There are lots of reasons why Christians of all people should not be small minded or narrow minded. There are lots of reasons why Christians of all people should have a vision for life and for salvation and for the church that quite literally spans the world and beyond. But no such reason is as compelling as the thought that each one of our hearts contains the whole world through the power of the Pantocrator who somehow has managed once again to shrink himself down to a size that fits inside you and me. That's why we should show a love that, near as others can tell, has no limits or bounds. That's why we should display a compassion that does not dry up just because we encounter an ethnic or sociological barrier with which we're not familiar or because we conclude that so-and-so got what he had coming to him (and so why have compassion on him?).
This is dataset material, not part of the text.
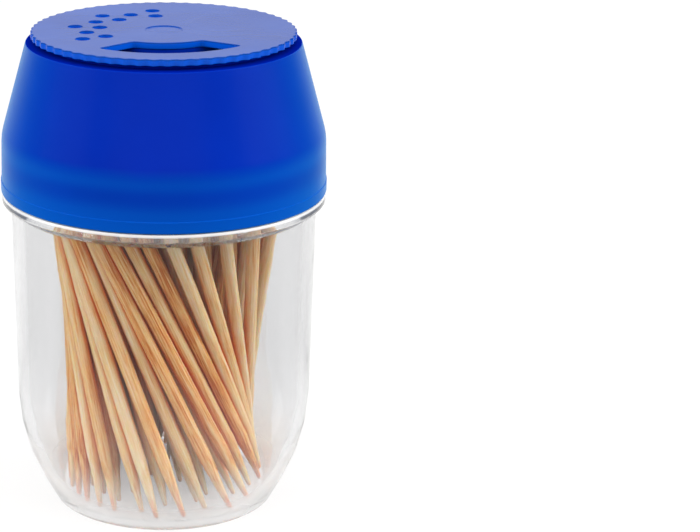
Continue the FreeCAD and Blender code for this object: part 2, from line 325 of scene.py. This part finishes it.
def rounded_section(corners):
    """Points of a closed section, from (radius, level, rounding) corners in millimetres."""
    points = []
    for place, (radius, level, rounding) in enumerate(corners):
        here = Vector((radius, level))
        back = Vector(corners[place - 1][:2]) - here
        ahead = Vector(corners[(place + 1) % len(corners)][:2]) - here
        if not rounding:
            points.append(here)
            continue
        half = back.angle(ahead) / 2
        reach = min(rounding / math.tan(half), longest_reach_share * min(back.length, ahead.length))
        to_centre = (back.normalized() + ahead.normalized()).normalized()
        middle = here + to_centre * reach / math.cos(half)
        start = here + back.normalized() * reach - middle
        end = here + ahead.normalized() * reach - middle
        first = math.atan2(start.y, start.x)
        sweep = math.remainder(math.atan2(end.y, end.x) - first, 2 * math.pi)
        steps = max(2, math.ceil(abs(sweep) / arc_step))
        for step in range(steps + 1):
            angle = first + sweep * step / steps
            points.append(middle + start.length * Vector((math.cos(angle), math.sin(angle))))
    return points


trial = rounded_section([(0, 0, 0), (5, 0, 1), (5, 5, 1), (0, 5, 0)])
print("a rounded section of", len(trial), "points")

# %% Lathe
around = 192
axis_radius = 1e-6


def finished_mesh(shape, name):
    """A mesh from a shape that was built up corner by corner."""
    mesh = bpy.data.meshes.new(name)
    shape.to_mesh(mesh)
    shape.free()
    return mesh


def turned_mesh(name, section, steps=around):
    """A closed section carried round Z. A point on the axis becomes one shared corner."""
    shape = bmesh.new()
    rings = []
    for radius, level in section:
        count = steps if radius > axis_radius else 1
        angles = [2 * math.pi * step / count for step in range(count)]
        corners = [mm(radius * math.sin(a), -radius * math.cos(a), level) for a in angles]
        rings.append([shape.verts.new(corner) for corner in corners])
    for lower, upper in zip(rings, rings[1:] + rings[:1]):
        for step in range(steps if len(lower) + len(upper) > 2 else 0):
            after = step + 1
            corners = [lower[step % len(lower)], lower[after % len(lower)],
                       upper[after % len(upper)], upper[step % len(upper)]]
            shape.faces.new(dict.fromkeys(corners))
    bmesh.ops.recalc_face_normals(shape, faces=shape.faces)
    return finished_mesh(shape, name)


print("the lathe takes", around, "steps")

# %% [markdown]
# ## A piece for a node
# Each dressed piece moves with a body of the mechanism and stands for one or more CAD nodes, which are
# hidden. Corners sharper than a given angle stay crisp, and the rest is shaded smooth.

# %% Piece
def add_piece(name, mesh, material, body, nodes, sharp=35):
    """Put a mesh in the scene as the piece that stands for those CAD nodes."""
    piece = bpy.data.objects.new(name, mesh)
    scene.collection.objects.link(piece)
    mesh.materials.clear()
    mesh.materials.append(material)
    mesh.shade_smooth()
    mesh.set_sharp_from_angle(angle=math.radians(sharp))
    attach(piece, body)
    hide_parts(*nodes)
    return piece


# %% [markdown]
# ## Clear plastic
# The jar is moulded from clear polystyrene, which bends light a little more than glass does (index 1.59). The
# collar's rim is painted milky white, a painted highlight, and a little of it reaches down its flank; the
# wall also turns hazy towards the foot. A clear wall lets the lamps' light through to the bamboo behind it,
# and a path tracer finds that light slowly, so shadow rays and the rays of matt surfaces pass through a plain
# see-through shader instead.

# %% Where the wall is milky
# The collar's milky white is a painted highlight; the foot's haze grows towards the bottom.
collar_highlight = 0.8
flank_highlight = 0.15
foot_frost = 0.32
collar_levels = (49.25, 49.6)
flank_levels = (47.9, 48.6)
foot_levels = (13.0, 1.0)
collar_radii = (24.0, 24.4)


def rising(tree, value, first, last, most=1.0):
    """0 at the first place and most at the last, both in millimetres."""
    return between(tree, value, mm(first), mm(last), 0.0, most, smooth=True)


def collar_highlight_and_foot_haze(tree, place):
    """How milky the wall is: a painted highlight, most at the collar's rim and little on its flank, and a
    haze that grows again towards the foot.
    """
    level = add_node(tree, "ShaderNodeSeparateXYZ", {0: place}).outputs["Z"]
    flat = add_node(tree, "ShaderNodeVectorMath", {0: place, 1: (1, 1, 0)}, operation="MULTIPLY")
    flat = flat.outputs["Vector"]
    radius = add_node(tree, "ShaderNodeVectorMath", {0: flat}, operation="LENGTH").outputs["Value"]
    rim = rising(tree, level, *collar_levels, collar_highlight)
    flank = rising(tree, level, *flank_levels, flank_highlight)
    collar = maths(tree, "MULTIPLY", maths(tree, "MAXIMUM", rim, flank), rising(tree, radius, *collar_radii))
    return maths(tree, "MAXIMUM", collar, rising(tree, level, *foot_levels, foot_frost))


print("milky by", collar_highlight, "at the collar and", foot_frost, "at the foot")

# %% Clear plastic
smoky_clear = (0.86, 0.86, 0.865)
scuff_range = (0.55, 0.8)
polished, scuffed = 0.02, 0.12


def clear_plastic():
    """Clear where it isn't milky, with faint scuffs, and plain see-through to light on its way in."""
    material, tree, shader = new_material("clear plastic", IOR=1.59)
    place = add_node(tree, "ShaderNodeTexCoord").outputs["Object"]
    # Milky white: a painted highlight at the collar and a haze at the foot.
    highlight_and_haze = collar_highlight_and_foot_haze(tree, place)
    tint = ramp(tree, highlight_and_haze, [(0.0, smoky_clear), (0.25, grey(0.97)), (0.8, grey(0.98))])
    tree.links.new(tint, shader.inputs["Base Color"])
    tree.links.new(maths(tree, "SUBTRACT", 1.0, highlight_and_haze), shader.inputs["Transmission Weight"])
    scuffs = between(tree, noise(tree, place, 900.0, 4.0), *scuff_range, polished, scuffed)
    tree.links.new(scuffs, shader.inputs["Roughness"])
    bumped(tree, shader, noise(tree, place, 140.0, 2.0), strength=0.06, depth=0.4)
    path = add_node(tree, "ShaderNodeLightPath").outputs
    passing = maths(tree, "MAXIMUM", path["Is Shadow Ray"], path["Is Diffuse Ray"])
    film = add_node(tree, "ShaderNodeBsdfTransparent", {"Color": (*grey(0.97), 1)})
    wall = add_node(tree, "ShaderNodeMixShader", {0: passing, 1: shader.outputs[0], 2: film.outputs[0]})
    tree.links.new(wall.outputs[0], tree.nodes["Material Output"].inputs["Surface"])
    return material


clear_wall = clear_plastic()
print("made", clear_wall.name)

# %% [markdown]
# ## The jar
# One thick-walled turning: a foot ring with a shallow recess under the floor, a
# flared shoulder that rounds into an almost upright wall, the collar that the
# cap sits on, and the thin neck that the cap hides. Each line below is one
# stretch of the section, in the order in which a finger would follow it.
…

Of course, Jesus as Pantocrator is also the just judge, and so having this Jesus in our hearts does not spell the end of our being able to discern right from wrong, good from evil, proper ways of living from destructive ways. But even our judgments are nestled within a cosmic context of a divine love that led Jesus to a cross. Even our judgments need to be cruciform, tinged with grace more than with severity, aimed at the formation of hope more than striving for comeuppance. After all, if the Pantocrator has managed to compact all his power down into something that fits inside each one of us, can't we at least try to take our love and compassion and try to make it fit inside the lives of the confused, hurting people around us? Isn't incarnating ourselves inside other people's lives the gospel thing to do?

The faith that shows us the love of God is what keeps us from being scared off by the dominating authority and power of our Lord Jesus Christ, the King of all. Our task now is to make sure that as we live out that faith, we also are not so morally intimidating, outraged, or aloof as to put other people off. After all, if the Pantocrator of the galaxies does not scare us away, why would we as Christ's representatives ever want to scare off anyone else? Amen.